Avila, who once ran a business moving houses, retired from the Texas Department of Transportation before he began planning to develop a conjunto music hall of fame to induct the genre’s legendary pioneers.

By 2000, Avila unveiled artifacts he displayed in a bedroom of his home, calling it the “Wall of Fame.”

“What a loss for San Benito and for the conjunto museum,” former Mayor Celeste Sanchez said. “Ray knew no obstacles. If you said no to him, he found a way. He persevered. One door would close and he opened another.”

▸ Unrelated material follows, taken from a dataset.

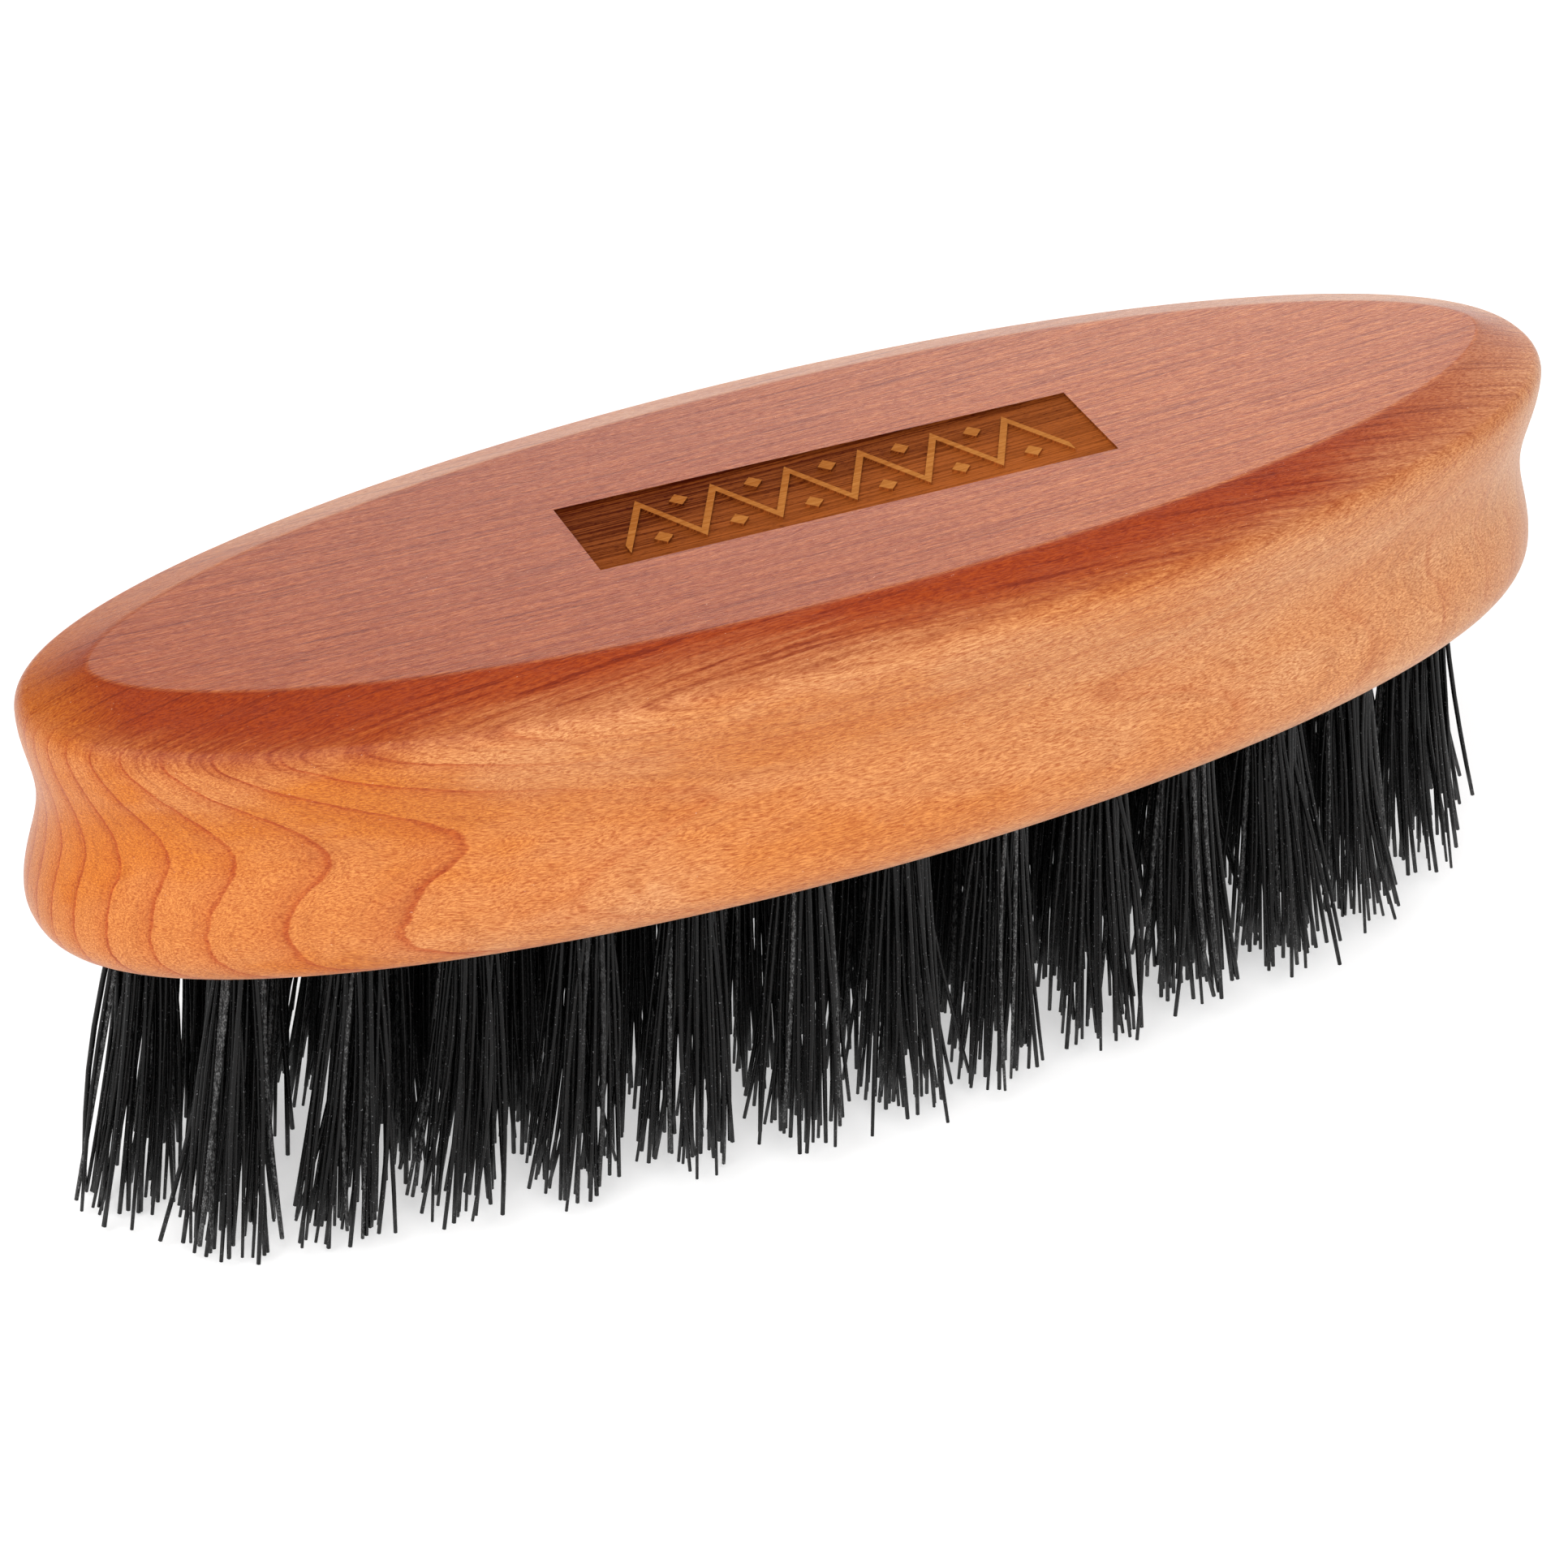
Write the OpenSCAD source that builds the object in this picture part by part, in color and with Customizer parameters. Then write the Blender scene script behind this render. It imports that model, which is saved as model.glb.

After the legendary Ideal Recording Studio closed, businessman Lionel Betancourt donated his father Paco Betancourt’s artifacts to Avila.

Dream come true

In 2008, Avila opened the Texas Conjunto Hall of Fame at the city’s Community Center, helping to put San Benito on the map as the home of conjunto music.

Avila billed it as the only museum of its kind in the world.

“The Texas Conjunto Hall of Fame was a dream of my dad,” Patricia Avila said. “His dream of the museum will continue. He left a legacy.”

For about 20 years, Sandra Tumberlinson worked with Avila to develop a museum showcasing her San Benito History Museum along with his Texas Conjunto Music Hall of Fame and Museum.

“Rey was the heart and soul of San Benito,” Tumberlinson said. “I worked with him for 20 years and his dream of establishing the Conjunto Hall of Fame in San Benito will not die with him.”


About two years ago, the city used a grant to build the San Benito Cultural and Heritage Museum, which Avila dreamed would house the Conjunto Hall of Fame and Museum.

“Unfortunately, he didn’t see the Hall of Fame move into the new facility — but he will someday,” Tumberlinson said. “All of us understand his mission and we will continue to work toward it.”

Sanchez, who also worked with Avila to develop the city’s museums, said he helped put San Benito on the map as the home of conjunto music.

“It was his dream to have a conjunto museum to preserve the music. He lived it,” Sanchez said. “He had the passion for archiving and preserving the conjunto culture for further generations.”

Sanchez, a member of the Conjunto Hall of Fame and Museum board, said board members plan to keep developing the museum.

“The membership has to continue the legacy that he started,” she said. “Before he passed, we told him we would continue — the conjunto museum would not die with him.”